L’activation, comme son nom l’indique, désigne l’action pendant laquelle le corps s’active, se réveille. Elle est considérée comme une étape essentielle pour les athlètes, ceux du dimanche comme les professionnels, avant la pratique d’un sport.

C’est, sans le nommer, ce concept que décrivent les joueurs qui vantent les bienfaits des entraînements matinaux : ils se mettent en marche.

L’activation, désormais, se décline autrement. De la musculation, des étirements, des exercices de mobilité… « La charge de travail n’est pas proche de celle d’un entraînement matinal », assure Mathieu Turcotte.
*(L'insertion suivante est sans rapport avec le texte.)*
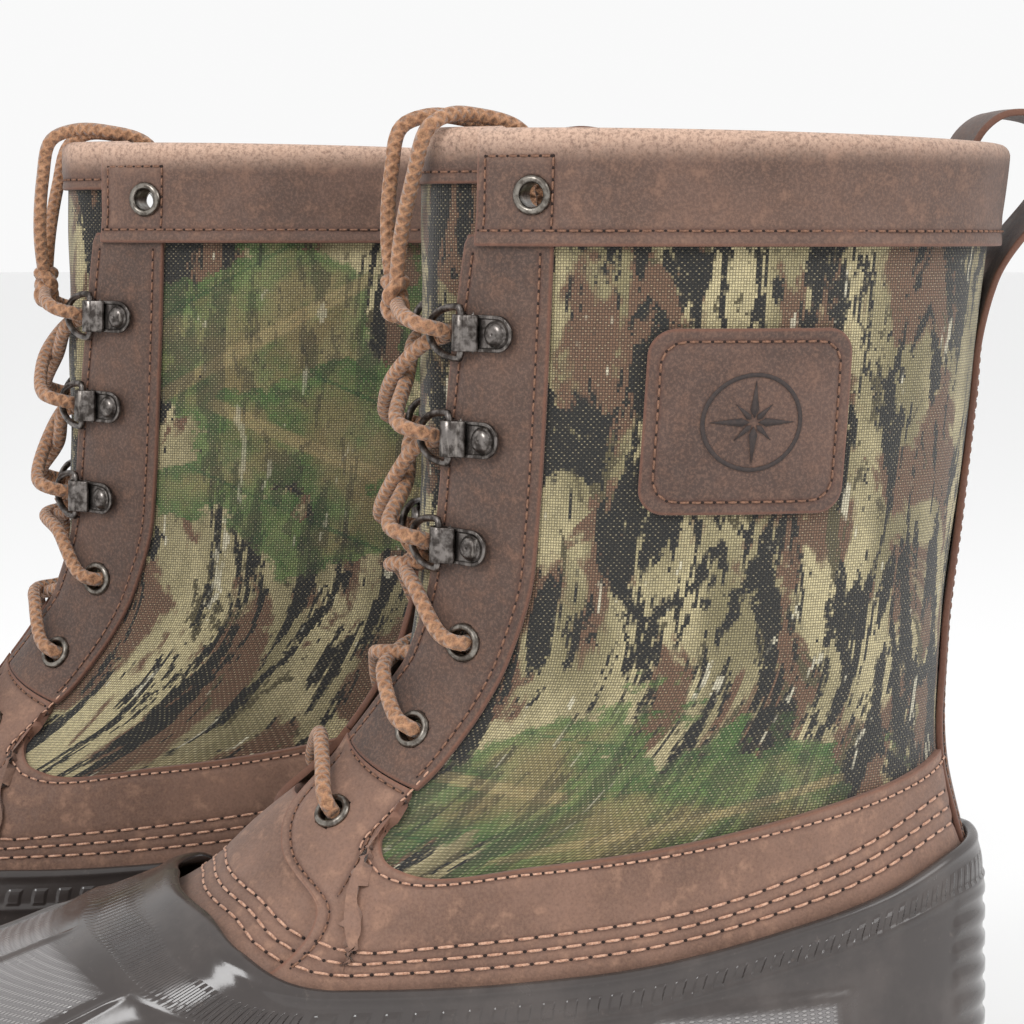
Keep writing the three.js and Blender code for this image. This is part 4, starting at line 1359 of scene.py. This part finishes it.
# %% Clips
def clip_mesh():
    plate_z = leather + 0.3 - hinge_out
    plate = bmesh.new()
    bmesh.ops.create_circle(plate, cap_ends=True, segments=40, radius=4.6)
    for vert in plate.verts:
        if vert.co.y > 0:
            vert.co.x = vert.co.x if abs(vert.co.x) < 4.2 else math.copysign(4.6, vert.co.x)
            vert.co.y = 8.3
    bmesh.ops.translate(plate, verts=plate.verts[:], vec=(0, -9.9, plate_z))
    top = bmesh.ops.extrude_face_region(plate, geom=plate.faces[:])
    raised = [item for item in top["geom"] if isinstance(item, bmesh.types.BMVert)]
    bmesh.ops.translate(plate, verts=raised, vec=(0, 0, 1.15))
    crown = [face for face in plate.faces if len(face.verts) > 10 and face.calc_center_median().z > plate_z + 1.1]
    bmesh.ops.inset_region(plate, faces=crown, thickness=0.85, depth=0.0)
    bmesh.ops.inset_region(plate, faces=crown, thickness=0.3, depth=-0.45)
    bmesh.ops.recalc_face_normals(plate, faces=plate.faces[:])
    rim = [e for e in plate.edges if len(e.link_faces) == 2 and e.calc_face_angle() > 0.9]
    bmesh.ops.bevel(plate, geom=rim, offset=0.22, affect="EDGES", segments=2, profile=0.5, material=-1)
    barrel = spun([(1.45, -4.6), (1.45, 4.6), (2.1, 4.6), (2.3, 4.4), (2.3, -4.4), (2.1, -4.6)], 28, True)
    bmesh.ops.rotate(barrel, verts=barrel.verts[:], cent=(0, 0, 0), matrix=Matrix.Rotation(math.pi / 2, 3, "Y"))
    fold = bmesh.new()
    bmesh.ops.create_cube(fold, size=1)
    bmesh.ops.scale(fold, verts=fold.verts[:], vec=(9.2, 3.4, 0.9))
    bmesh.ops.translate(fold, verts=fold.verts[:], vec=(0, -2.9, 0.35))
    for vert in fold.verts:
        if vert.co.y < -4:
            vert.co.z -= 1.15
        else:
            vert.co.z += 1.0
    bmesh.ops.bevel(fold, geom=fold.edges[:], offset=0.3, affect="EDGES", segments=2, profile=0.5, material=-1)
    dome = spun([
        (0.001, 1.95), (1.1, 1.95), (1.9, 1.8), (2.5, 1.45), (2.95, 0.85), (3.05, 0.4), (3.3, 0.3), (3.4, 0.0),
        (0.001, 0.0),
    ], 32, True)
    bmesh.ops.translate(dome, verts=dome.verts[:], vec=(0, -9.5, plate_z + 0.6))
    return joined([plate, barrel, fold, dome])


# %% Rings
def ring_mesh():
    half = ring_span / 2
    bow = [(half * math.cos(a), ring_reach * math.sin(a) ** 0.8, 0) for a in np.linspace(0.0, math.pi, 40)]
    bar = [(-half + 0.1, 0.5, 0), (-half + 1.3, 0, 0), (0, 0, 0), (half - 1.3, 0, 0), (half - 0.1, 0.5, 0)]
    bm = tube_mesh(np.array(bow[1:-1] + bar), 1.9, 12, closed=True)
    bmesh.ops.rotate(bm, verts=bm.verts[:], cent=(0, 0, 0), matrix=Matrix.Rotation(-ring_tilt, 3, "X"))
    bmesh.ops.recalc_face_normals(bm, faces=bm.faces[:])
    return bm


for boot in boots:
    for word, side in sides.items():
        for number, z in enumerate(ring_heights, 1):
            where = clip_frame(z)
            node = f"{boot}_{word}_clip_{number}"
            bm = set_down(clip_mesh(), boot, side, *where)
            clip = make_piece(f"{node}_plate", bm, gunmetal, f"{boot}_boot", [node])
            node = f"{boot}_{word}_ring_{number}"
            body = f"{boot}_{word}_ring_body_{number}"
            bm = set_down(ring_mesh(), boot, side, *where)
            wire = make_piece(f"{node}_wire", bm, gunmetal, body, [node])
tell(clip)
tell(wire)

# %% [markdown]
# ## Laces
# The lace is swept along the route worked out at the start. Its knot is a trefoil of the same cord pulled
# close, and each end has its hard tip. Both are pieces on the cord.

# %% Laces
def knot_line():
    t = np.linspace(0, 2 * np.pi, 120, endpoint=False)
    out = skin_normal(0.0, 237.0)
    up = unit(skin_point(0.0, 238.0) - skin_point(0.0, 236.0))
    across = np.cross(out, up)
    x, y, z = np.sin(t) + 2 * np.sin(2 * t), np.cos(t) - 2 * np.cos(2 * t), -np.sin(3 * t)
    return knot_place + 1.45 * (x[:, None] * across + 1.2 * y[:, None] * up + 1.3 * z[:, None] * out)


for boot in boots:
    line = world(boot, lace_line)
    body = f"{boot}_boot"
    node = f"{boot}_lace"
    lace = make_piece(f"{node}_cord", tube_mesh(line, lace_diameter / 1000), lace_braid, body, [node])
    tied = tube_mesh(world(boot, knot_line()), 0.0038, closed=True)
    knot = make_piece(f"{boot}_lace_knot", tied, lace_braid, body)
    for word, part in (("a", line[:14]), ("b", line[-14:])):
        tip = tube_mesh(part, 0.0043)
        make_piece(f"{boot}_lace_tip_{word}", tip, tip_plastic, body)
    tell(lace)

# %% [markdown]
# ## Rubber shell
# The bottom of a pac boot is one moulding: a wall with a rolled bead at its rim, a groove over the sole,
# ribs, and a fine diamond net over the toe and in the side panels. It could be carved or given
# displacement. Here a grid follows the wall's section round the foot, and each rib is a soft bump added
# to its depth, so the mould's lines keep their place. The finest relief is left to the finish.

# %% The wall's section and its relief
def bump_at(value, middle, width):
    return np.exp(-(((value - middle) / width) ** 2))


def between(value, low, high, soft):
    return smooth((value - low) / soft + 0.5) * smooth((high - value) / soft + 0.5)


def shell_section(s, v):
    """Height and depth of the wall: up the outside, over the bead and down the inside."""
    rim = rubber_line(np.abs(s))
    bead_angle = np.radians(-40) + np.radians(220) * np.clip((v - 0.62) / 0.16, 0, 1)
    bead_z, bead_depth = rim - 1.7 + 1.7 * np.sin(bead_angle), 3.9 + 1.7 * np.cos(bead_angle)
    rise = np.clip(v / 0.62, 0, 1)
    outer_z = lerp(10.0, rim - 3.2, rise)
    inner = np.clip((v - 0.78) / 0.22, 0, 1)
    z = np.where(v <= 0.62, outer_z, np.where(v < 0.78, bead_z, lerp(rim - 2.2, 16.0, inner)))
    outer_depth = lerp(4.6, 5.1, smooth(rise / 0.12))
    inner_depth = lerp(2.2, 3.2, smooth(inner / 0.15))
    depth = np.where(v <= 0.62, outer_depth, np.where(v < 0.78, bead_depth, inner_depth))
    return z, depth, rim


def shell_relief(s, z, rim):
    """Millimetres of moulded relief, and where the net and the flutes lie."""
    a = np.abs(s)
    body = between(z, 26.5, rim - 12.5, 2.0)
    relief = 0.5 * smooth((23.5 - z) / 1.0) - 0.7 * bump_at(z, 24.6, 0.9) + 0.8 * bump_at(z, rim - 10.8, 0.8)
    for start in (0.31, 0.46):
        relief = relief + 0.9 * body * bump_at(a, start + 0.0011 * (z - 50), 0.005)
    toe_edge = 0.075 + 0.0004 * (z - 40)
    relief = relief + 0.8 * body * bump_at(a, toe_edge, 0.006)
    panel = between(a, 0.62, 0.76, 0.01) * between(z, 31, 60, 2.0)
    relief = relief + 0.7 * panel
    heel = between(a, 0.87, 1.2, 0.01) * body
    relief = relief + 0.7 * heel * smooth(0.5 + 0.9 * np.sin(z * 2 * np.pi / 7))
    net = between(a, toe_edge + 0.012, 0.285 + 0.0011 * (z - 50), 0.006) * between(z, 28, rim - 14, 1.5)
    net = np.maximum(net, between(a, 0.635, 0.745, 0.006) * between(z, 34, 57, 1.5))
    net = np.maximum(net, between(a, -1, toe_edge - 0.012, 0.006) * between(z, 28, rim - 14, 1.5))
    flutes = between(z, rim - 9.6, rim - 5.6, 0.6) * (a < 0.985)
    return relief, net, flutes


# %% Rubber shell
def shell_mesh(boot):
    bm = bmesh.new()
    bmesh.ops.create_grid(bm, x_segments=560, y_segments=110, size=0.5)
    spots = np.array([vert.co[:2] for vert in bm.verts]) + 0.5
    s, v = lerp(-1.0, 1.0, spots[:, 0]), spots[:, 1]
    z, depth, rim = shell_section(s, v)
    relief, net, flutes = shell_relief(s, z, rim)
    outside = v <= 0.62
    flat = lay(s, z, depth + np.where(outside, relief, 0.0))
    flat[v < 1e-5, 2] = 10.0
    flat[v > 1 - 1e-5, 2] = 16.0
    points = world(boot, flat)
    mould = bm.verts.layers.float_vector.new("mould")
    net_layer = bm.verts.layers.float.new("net")
    flute_layer = bm.verts.layers.float.new("flutes")
    run = around(s)
    for i, vert in enumerate(bm.verts):
        vert.co = points[i]
        vert[mould] = (run[i] / 1000, z[i] / 1000, 0)
        vert[net_layer] = net[i] if outside[i] else 0.0
        vert[flute_layer] = flutes[i] if outside[i] else 0.0
    bmesh.ops.remove_doubles(bm, verts=bm.verts[:], dist=1e-5)
    rims = [edge for edge in bm.edges if edge.is_boundary]
    bmesh.ops.holes_fill(bm, edges=rims, sides=0)
    bmesh.ops.recalc_face_normals(bm, faces=bm.faces[:])
    return bm


for boot in boots:
    node = f"{boot}_rubber_shell"
    bm = shell_mesh(boot)
    shell = make_piece(f"{node}_moulding", bm, shell_rubber, f"{boot}_boot", [node])
    tell(shell)

# %% [markdown]
# ## Outsole
# The sole is a slab with bars of tread under it and a raised arch. A boolean could cut the grooves, but
# slicing copies of the outline with two planes each is exact and gives every bar clean flat sides.

# %% Outsole
def outline_slab(low, high, low_depth, high_depth):
    """A closed slab with the foot's outline between two heights, in the boot's own millimetres."""
    bm = bmesh.new()
    bmesh.ops.create_grid(bm, x_segments=240, y_segments=2, size=0.5)
    flat = np.array([vert.co for vert in bm.verts])
    share = flat[:, 1] + 0.5
    spots = lay(2 * flat[:, 0], np.full(len(flat), 12.0), lerp(low_depth, high_depth, share))
    for vert, spot, v in zip(bm.verts, spots, share):
        vert.co = (spot[0], spot[1], lerp(low, high, v))
    bmesh.ops.remove_doubles(bm, verts=bm.verts[:], dist=1e-4)
    bmesh.ops.holes_fill(bm, edges=[edge for edge in bm.edges if edge.is_boundary], sides=0)
    return bm


def slice_between(bm, start, end):
    for place, cut in ((start, {"clear_inner": True}), (end, {"clear_outer": True})):
        everything = bm.verts[:] + bm.edges[:] + bm.faces[:]
        plane = {"plane_co": (place, 0, 0), "plane_no": (1, 0, 0)}
        bmesh.ops.bisect_plane(bm, geom=everything, dist=1e-5, **plane, **cut)
        bmesh.ops.holes_fill(bm, edges=[edge for edge in bm.edges if edge.is_boundary], sides=0)
    return bm


def outsole_mesh(boot):
    arch = (84.0, 118.0)
    grooves = [x for x in np.arange(14.0, 288.0, 15.0) if not arch[0] <= x <= arch[1]]
    cuts = sorted([-30.0, *[x + reach for x in grooves for reach in (-1.75, 1.75)], 340.0])
    bars = list(zip(cuts[::2], cuts[1::2]))
    shapes = [outline_slab(4.0, 9.7, 5.0, 5.5)]
    for start, end in bars:
        if start < arch[0] < end:
            shapes.append(slice_between(outline_slab(0.0, 4.1, 4.0, 5.0), start, arch[0]))
            shapes.append(slice_between(outline_slab(2.5, 4.1, 4.6, 5.0), arch[0] + 0.1, end))
        else:
            shapes.append(slice_between(outline_slab(0.0, 4.1, 4.0, 5.0), start, end))
    whole = joined(shapes)
    spots = np.array([vert.co for vert in whole.verts])
    for vert, point in zip(whole.verts, world(boot, spots)):
        vert.co = point
    bmesh.ops.recalc_face_normals(whole, faces=whole.faces[:])
    return whole


for boot in boots:
    node = f"{boot}_outsole"
    tread = make_piece(
        f"{node}_tread", outsole_mesh(boot), sole_rubber, f"{boot}_boot", [node], seen_smooth=False,
    )
    tell(tread)

# %% [markdown]
# ## Felt liner, insole and shank
# The liner is a thick felt bootee with a slot down its front. It is one sheet laid round the inside and
# thickened inwards, like the leather. The insole and the steel shank have simple shapes that are right
# already, so they keep them and only get a finish.

# %% Felt liner
def liner_place(u, v):
    z = lerp(21.5, 235.0, v)
    heights, places = np.unique(z, return_inverse=True)
    tried = np.linspace(0.0, 0.4, 81)
    edges = [
        np.interp(34.3 * smooth((height - 80) / 12), np.abs(lay(tried, height, -5.4)[:, 1]), tried)
        for height in heights
    ]
    slot = np.array(edges)[places]
    s = lerp(slot, 2 - slot, u)
    return np.where(s > 1, s - 2, s), z, -5.4 - 3 * smooth((24 - z) / 3)


for boot in boots:
    bm = sheet_mesh(boot, on_boot(liner_place), 160, 90, relief=ripple(0.25, 14.0), wrap=True)
    rims = [edge for edge in bm.edges if edge.is_boundary]
    low_rim = [edge for edge in rims if max(vert.co.z for vert in edge.verts) < 0.024]
    bmesh.ops.holes_fill(bm, edges=low_rim, sides=0)
    liner = make_piece(f"{boot}_liner_felt", bm, felt_wool, f"{boot}_boot", [f"{boot}_felt_liner"])
    thicken(liner, 6.0, 0.0012)
    tell(liner)

# %% Insole and shank
for boot in boots:
    for part, finish in (("insole", felt_wool), ("steel_shank", steel)):
        kept = frame["nodes"][f"{boot}_{part}"]
        kept.data.materials.clear()
        kept.data.materials.append(finish)
print("insoles and shanks finished")

# %% [markdown]
# ## Floor, light and size
# A plain pale floor and broad soft lights, as in a studio for catalogue pictures. The tones are shown
# as they are, without a film curve, so the leather keeps its own brown.

# %% Floor
floor_disc = bmesh.new()
bmesh.ops.create_circle(floor_disc, cap_ends=True, segments=96, radius=14)
bmesh.ops.translate(floor_disc, verts=floor_disc.verts[:], vec=(0, 0, -0.0004))
floor_mesh = bpy.data.meshes.new("floor")
floor_disc.to_mesh(floor_mesh)
floor_disc.free()
floor = bpy.data.objects.new("floor", floor_mesh)
bpy.context.scene.collection.objects.link(floor)
paper = Finish("pale_floor", 0.9)
paper.shader.inputs["Base Color"].default_value = (0.9, 0.9, 0.9, 1)
floor_mesh.materials.append(paper.material)

# %% Lights
bpy.context.scene.view_settings.view_transform = "Standard"
sky = bpy.data.worlds.new("studio")
bpy.context.scene.world = sky
sky.use_nodes = True
sky.node_tree.nodes["Background"].inputs["Color"].default_value = (1, 1, 1, 1)
sky.node_tree.nodes["Background"].inputs["Strength"].default_value = 0.95


def soft_light(name, place, watts, width):
    lamp = bpy.data.lights.new(name, "AREA")
    lamp.energy = watts
    lamp.size = width
    holder = bpy.data.objects.new(name, lamp)
    bpy.context.scene.collection.objects.link(holder)
    holder.location = place
    holder.rotation_euler = (Vector((0, 0, 0.15)) - Vector(place)).to_track_quat("-Z", "Y").to_euler()


soft_light("key", (1.3, -0.9, 1.3), 16, 0.7)
soft_light("fill", (0.7, 1.3, 1.0), 8, 0.9)
print("floor and lights made")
L’énergie, c’est comme de l’argent à la banque. Si tu n’en as plus, il faut que tu en empruntes. Moins un joueur a d’énergie, plus il est susceptible de livrer une contre-performance et plus il s’expose à un haut risque de blessures. Tout est interrelié.

Stéphane Dubé, préparateur physique

Les données qu’il a livrées à l’Armada ont été colligées grâce à des capteurs portés par des joueurs de différents calibres au cours des dernières années. Tout est comptabilisé : l’intensité et le volume des entraînements, les accélérations, les freinages…

Abandonner les entraînements les matins de match, « c’est de la science 101 », poursuit Dubé, qui travaille aussi pour les Cataractes de Shawinigan. « L’énergie que tu brûles le matin, tu ne l’as pas le soir. Si tu pratiques à 10 h et que tu rejoues à 19 h, tu n’as jamais assez de temps pour récupérer. »

Le facteur repos est particulièrement déterminant chez les joueurs d’âge junior. Certains d’entre eux « sont encore en plein développement physique et ne sont pas encore à maturité », souligne Luc Nadeau.

« Leurs capacités de récupération et d’endurance à subir ces charges d’entraînement ne sont pas les mêmes que celles des joueurs adultes et matures physiquement. »

Trop pousser la note va carrément « limiter [leur] développement ».